L’**action en recel successoral**, quant à elle, est une action plus grave qui vise à sanctionner un héritier qui a intentionnellement dissimulé des biens de la succession. L’article 778 du Code civil prévoit que l’héritier receleur est privé de sa part sur les biens recelés. Cette action nécessite de prouver l’intention frauduleuse de l’héritier.
Anticiper pour une succession sereine : les clés de la planification successorale
La disparition de meubles lors d’une succession peut être une source de conflits et de blocages importants.

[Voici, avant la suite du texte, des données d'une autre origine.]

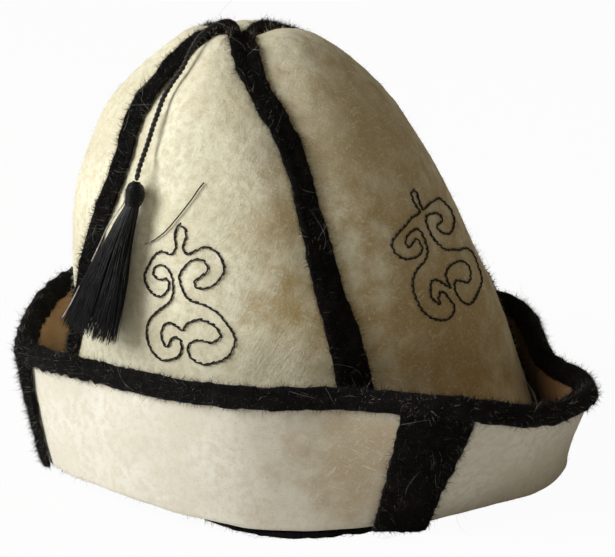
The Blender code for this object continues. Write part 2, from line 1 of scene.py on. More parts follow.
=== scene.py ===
"""Looks for the kalpak: its felt, pile, stitched scrolls, cord and tassel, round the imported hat."""
import math

import bpy
import numpy as np
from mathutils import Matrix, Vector
from mathutils.bvhtree import BVHTree


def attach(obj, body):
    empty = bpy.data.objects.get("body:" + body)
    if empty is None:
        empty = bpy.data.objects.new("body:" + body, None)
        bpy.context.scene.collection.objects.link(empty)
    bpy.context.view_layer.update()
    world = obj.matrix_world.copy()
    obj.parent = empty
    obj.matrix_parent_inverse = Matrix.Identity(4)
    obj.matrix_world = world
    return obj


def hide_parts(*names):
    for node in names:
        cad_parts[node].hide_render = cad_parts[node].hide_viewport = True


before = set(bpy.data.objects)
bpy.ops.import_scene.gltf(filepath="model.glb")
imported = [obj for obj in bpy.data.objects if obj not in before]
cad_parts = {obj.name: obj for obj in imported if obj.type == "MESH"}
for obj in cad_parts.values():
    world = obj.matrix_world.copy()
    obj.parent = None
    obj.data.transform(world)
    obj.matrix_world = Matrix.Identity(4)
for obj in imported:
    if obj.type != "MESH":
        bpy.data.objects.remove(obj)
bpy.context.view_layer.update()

# The middle of the head opening; azimuths are counted round it, in degrees from +X towards +Y
AXIS = Vector((0.004191, 0.0029118, 0.0))

SHOULDER = 0.08              # height over which the crown turns inwards
LEAST_HEIGHT = 0.0002        # no fibre reaches lower than this over the surface

GORES = ("front_left", "front_right", "back_right", "back_left")

# Camera
VIEW_AZIMUTH = -8.0
VIEW_ELEVATION = 16.0
VIEW_DISTANCE = 0.8
VIEW_HEIGHT = 0.095
PIXEL = 0.00041              # metres to a pixel at the target
IMAGE = (615, 557)
TARGET_PIXEL = (306, 233)    # where the target lies, from the left and from the top

# Light: one large lamp on the left, and a warm sky
LAMP_PLACE = (-1.64, -0.34, 0.98)
LAMP_AIM = (0.0, 0.0, 0.08)
LAMP_SIZE = 1.35
LAMP_POWER = 37.3
LAMP_COLOUR = (0.98, 0.985, 1.0)
SKY_COLOUR = (1.0, 0.86, 0.66, 1.0)
SKY_STRENGTH = 0.20
FLOOR_SIZE = 14.0
FLOOR_TONE = (0.78, 0.78, 0.78, 1.0)
FLOOR_GLOW = 0.96            # share of plain white in what the camera sees of the floor

# Cord and tassel
CORD_DIAMETER = 0.0021
CORD_STEP = 0.0006           # between two points of its line
STRAND_TURN = 0.0042         # length in which a strand winds once round the cord
STRAND_PLACE = 0.25          # from the cord's middle to a strand's, as a share of its diameter
STRAND_RADIUS = 0.27         # as a share of the cord's diameter
WINDING_TURNS = 16.0         # of the thread round the tassel's head
WINDING_RADIUS = 0.00030
TASSEL_THREADS = 520
TASSEL_LOCKS = 16
TASSEL_THREAD_RADIUS = 0.00018
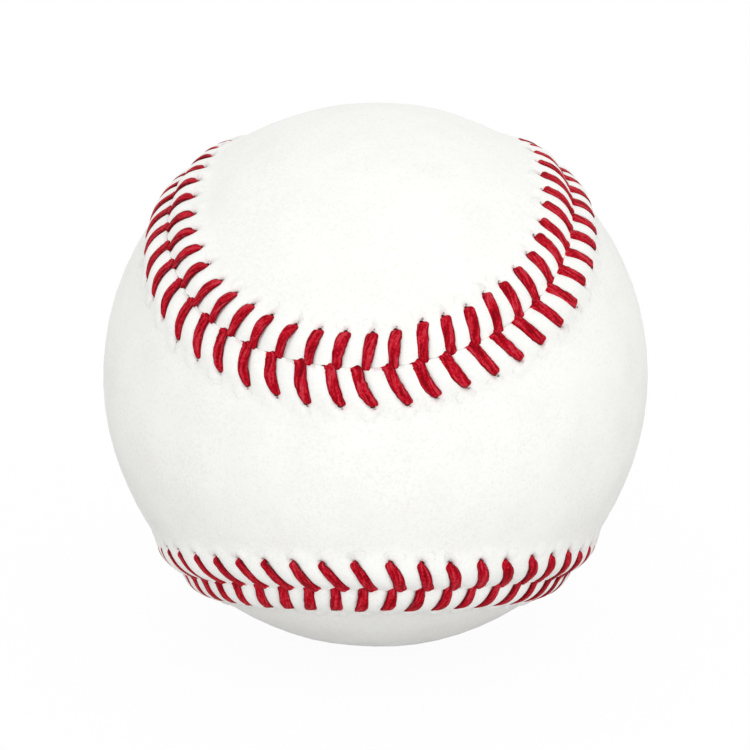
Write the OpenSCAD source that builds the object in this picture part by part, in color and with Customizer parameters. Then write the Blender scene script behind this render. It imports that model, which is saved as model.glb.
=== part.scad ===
/* [Centre] */
// Diameter of the cork and rubber ball in the middle
cork_d = 20.64; // [16:0.01:24]
// Wall of the two black rubber shells round the cork
black_rubber_wall = 3.97; // [2:0.01:5]
// Thickness of the flat washer between the two black shells
washer_t = 0.8; // [0.4:0.1:1.6]
// Wall of the red rubber layer that makes the pill
red_rubber_wall = 2.38; // [1:0.01:4]

/* [Windings] */
// Girth over the four-ply grey wool
grey_wool_girth = 196.85; // [180:0.05:202]
// Girth over the three-ply white wool
white_wool_girth = 207.96; // [204:0.05:214]
// Girth over the three-ply grey wool
second_grey_girth = 222.25; // [216:0.05:223]
// Girth over the fine white finishing yarn, the wound ball
wound_girth = 225.43; // [224:0.05:228]

/* [Cover] */
// Thickness of the leather
leather_t = 1.25; // [1.1:0.05:1.6]
// Number of holes along the edge of each panel
stitches = 108; // [96:4:112]
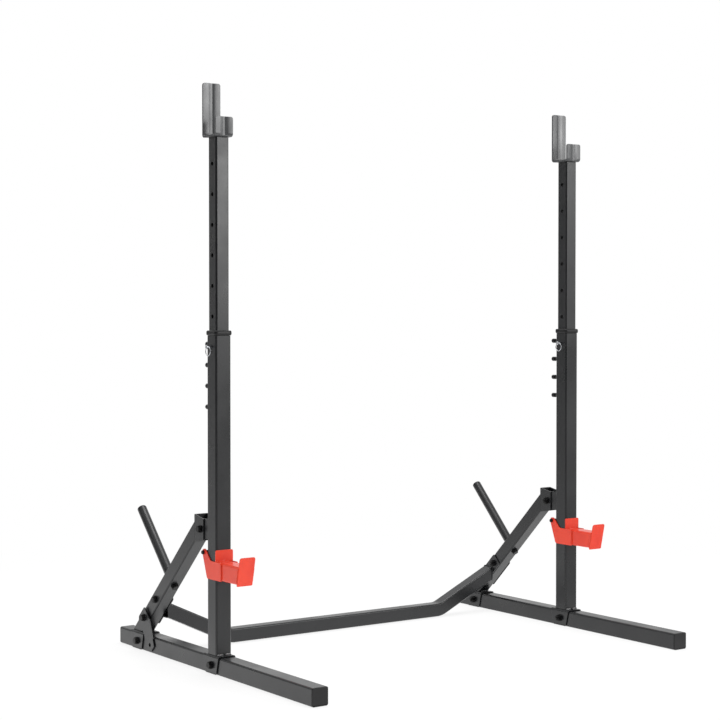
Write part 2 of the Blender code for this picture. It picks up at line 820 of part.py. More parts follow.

Face à l’héritage de meubles manquants, anticiper et prendre certaines précautions, permet de prévenir ces problèmes et de faciliter le règlement de la succession.
- **Établir un inventaire précis et régulier de ses biens :** Conserver les factures d’achat, les actes de donation, et prendre des photos des biens. Faire expertiser les biens de valeur permet d’avoir une évaluation fiable.
- **Rédiger un testament clair et précis :** Léguer certains meubles à des personnes spécifiques et désigner un exécuteur testamentaire de confiance.
- **Souscrire une assurance habitation adaptée :** S’assurer que le contrat couvre le vol et la perte de biens.
- **Informer ses proches de ses volontés :** La transparence est essentielle pour éviter les malentendus et les conflits.
Il est important de noter que 65% des Français n’ont pas rédigé de testament, ce qui complexifie souvent le règlement des successions et augmente le risque de litiges. La planification successorale est donc un investissement important pour protéger ses proches et garantir le respect de ses dernières volontés. Pour une planification optimale, il est possible de consulter un notaire qui vous conseillera au mieux sur les options et dispositions à prendre. Les tarifs d’une consultation chez le notaire se situent entre 80€ et 200€.